名古屋時代野球部のマネージャーをいている可愛い女子社員がいた。いつの社員食堂でラーメンを食べていた。気だての良い子えあった。何時も私の無理な用事も無難にこなしていた。食堂で一人食事をしていると、人事部長が私の隣に座った。
「あの女の子、何時もラーメン食べてますね」と言ったら。
「ライオン、あの子が愛知県で一番山持土地持ちのお嬢さんです。」と言われてビックリしたことがあった。私のように貧乏育ちの田舎者は少ないのである。東京のホテルニューオータニの現社長も㈱トーメンでお世話になり修業した人である。昔から伊藤忠商事は『生き馬の目を抜く』くらいの社風と言われ㈱トーメンは『殿様商売』の社風と言われていた。それくらい家系の良い社員が多くいたのである。しかし田舎者でも学生時代に苦労したアルバイトをしながら乗り越えた環境に耐えた私は商売では絶対に負けないと思った。


~倅の解釈~
 この話はよく父から聞いた。本当にそうなのかは分からないが、いつもしていた。自分が田舎の貧乏な家庭からのし上がったことを強調するために言っていると今まで思っていたが、色々とトーメンのOBの皆様から話を聞くと事実の部分も大いにあるらしい。
 そもそも、親父は人が大好きであった。
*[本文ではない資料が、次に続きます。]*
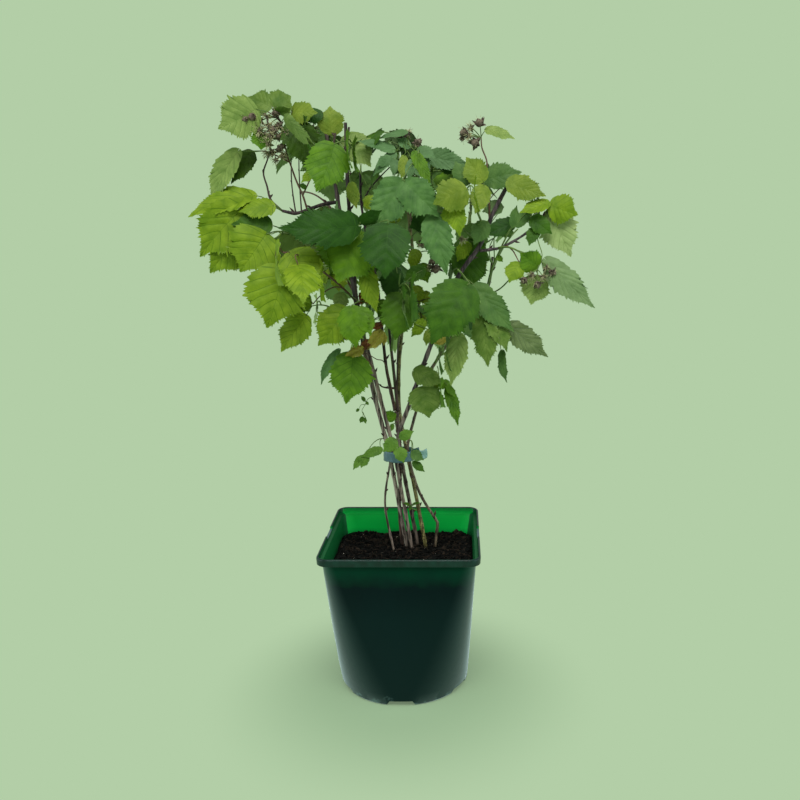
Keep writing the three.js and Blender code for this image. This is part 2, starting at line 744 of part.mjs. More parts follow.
// A shoot's stem: it leaves its limb's side, rises over its crest and falls to its tip.
function growStem(shoot) {
  const place = limbAt(shoot.limb, shoot.at);
  const tip = vector(...shoot.to);
  const sideways = tip.clone().sub(place.point).cross(vector(0, 0, 1)).normalize();
  for (let attempt = 0; attempt < SPACE.stemTries; attempt += 1) {
    const crest = place.point.clone().lerp(tip, 0.5).add(vector(0, 0, shoot.bow))
      .addScaledVector(sideways, eachSide(attempt) * SPACE.stemAside);
    const foot = footOn(place, crest.clone().sub(place.point).normalize(), SHOOT.footRadius);
    const stem = new THREE.QuadraticBezierCurve3(foot, crest, tip).getPoints(SHOOT.steps);
    const samples = pathSamples(stem, SPACE.stemStart);
    if (hasRoom(samples, SHOOT.footRadius, shoot.name)) {
      keepAll([foot, ...samples], SHOOT.footRadius, shoot.name);
      return { ...shoot, stem };
    }
  }
  throw new Error(`the stem of ${shoot.name} has no room`);
}

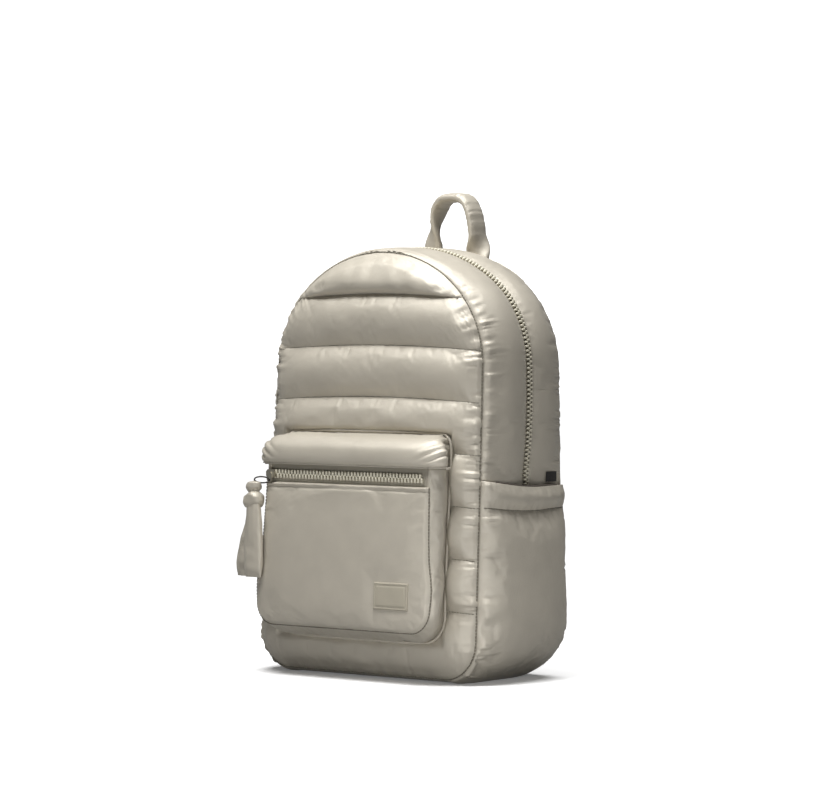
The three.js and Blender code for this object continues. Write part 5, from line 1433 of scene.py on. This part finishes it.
def floor_material():
    """White to the camera, and dimmer in the light that it throws back on the bag."""
    material = bpy.data.materials.new("floor")
    material.use_nodes = True
    tree = material.node_tree
    tree.nodes.clear()
    bounce = add_node(tree, "BsdfDiffuse", {"Color": (FLOOR_BOUNCE, FLOOR_BOUNCE, FLOOR_BOUNCE, 1.0)})
    white = add_node(tree, "BsdfDiffuse", {"Color": (1.0, 1.0, 1.0, 1.0)})
    glow = add_node(tree, "Emission", {"Strength": FLOOR_GLOW})
    both = add_node(tree, "AddShader", {0: white.outputs["BSDF"], 1: glow.outputs["Emission"]})
    unlike_for_camera(tree, bounce.outputs["BSDF"], both.outputs["Shader"], "OutputMaterial")
    return material


def add_floor():
    mesh = bpy.data.meshes.new("floor")
    corners = [(x * FLOOR_REACH, y * FLOOR_REACH, 0.0) for x, y in ((-1, -1), (1, -1), (1, 1), (-1, 1))]
    mesh.from_pydata(corners, [], [(0, 1, 2, 3)])
    mesh.materials.append(floor_material())
    link("floor", mesh)


def add_sun(tilt, turn, width, strength):
    """A very wide light from above, tilted from the vertical towards an azimuth; degrees."""
    data = bpy.data.lights.new("sky", "SUN")
    data.angle = math.radians(width)
    data.energy = strength
    light = link("sky", data)
    light.rotation_euler = (math.radians(tilt), 0.0, math.radians(turn))


def add_area(name, place, target, size, power):
    data = bpy.data.lights.new(name, "AREA")
    data.shape = "RECTANGLE"
    data.size, data.size_y = size
    data.energy = power
    light = link(name, data)
    light.location = place
    away = np.asarray(target, float) - np.asarray(place, float)
    flat = math.hypot(away[0], away[1])
    light.rotation_euler = (math.atan2(flat, -away[2]), 0.0, math.atan2(away[1], away[0]) - math.pi / 2)


def add_world(light, seen):
    """Dim even light on the object, and a white backdrop for the camera."""
    world = bpy.data.worlds.new("world")
    bpy.context.scene.world = world
    world.use_nodes = True
    tree = world.node_tree
    tree.nodes.clear()
    dim = add_node(tree, "Background", {"Color": (1.0, 1.0, 1.0, 1.0), "Strength": light})
    bright = add_node(tree, "Background", {"Color": (1.0, 1.0, 1.0, 1.0), "Strength": seen})
    unlike_for_camera(tree, dim.outputs["Background"], bright.outputs["Background"], "OutputWorld")


FLOOR_BOUNCE = 0.26
FLOOR_GLOW = 0.12
FLOOR_REACH = 12.0

add_camera()
add_floor()
add_world(0.02, 1.6)
add_sun(8.0, 150.0, 44.0, 2.9)
add_area("key", (-0.03, -0.5, 1.3), (0.0, 0.0, 0.38), (0.7, 0.4), 14.5)
add_area("floor_glow", (0.36, -0.42, 0.01), (0.06, -0.05, 0.03), (0.7, 0.15), 2.0)
bpy.context.scene.view_settings.view_transform = "Standard"

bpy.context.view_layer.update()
人というものは生きた人生がその人を創る。親父はその人生というドラマを本当に愛していた。映画監督のごとく、会う人会う人の人生ドラマを聞き、そのドラマをさらにドラスティックにして他の方に伝える。共有する。自慢に他人の人生を伝える。今になって振り返ると、名刺の裏に続かれている人生というドラマを聞き、更には一人でも多くの方々に伝えることで、本当の意味での人脈というものを構築していたのではと考える。
親父とは別の話しだが、親父が亡くなった後に、社長室に置いてあった開かずの金庫を業者さんに来ていただき、開けたことがあった。親父も中身を見たことが無かった。中からどんなものが出てくるか、少し怖い部分もあった。長時間かけて開かないので、ドリルで穴をあけて業者さんがやっとの思いで開けてくれた。中身は。なんと、名刺。正直、想像もつかなかった。水澤電機の先代はお世話になった方々の名刺を金庫にしまっていたのである。昔の方は本当に人脈を大事にした証拠。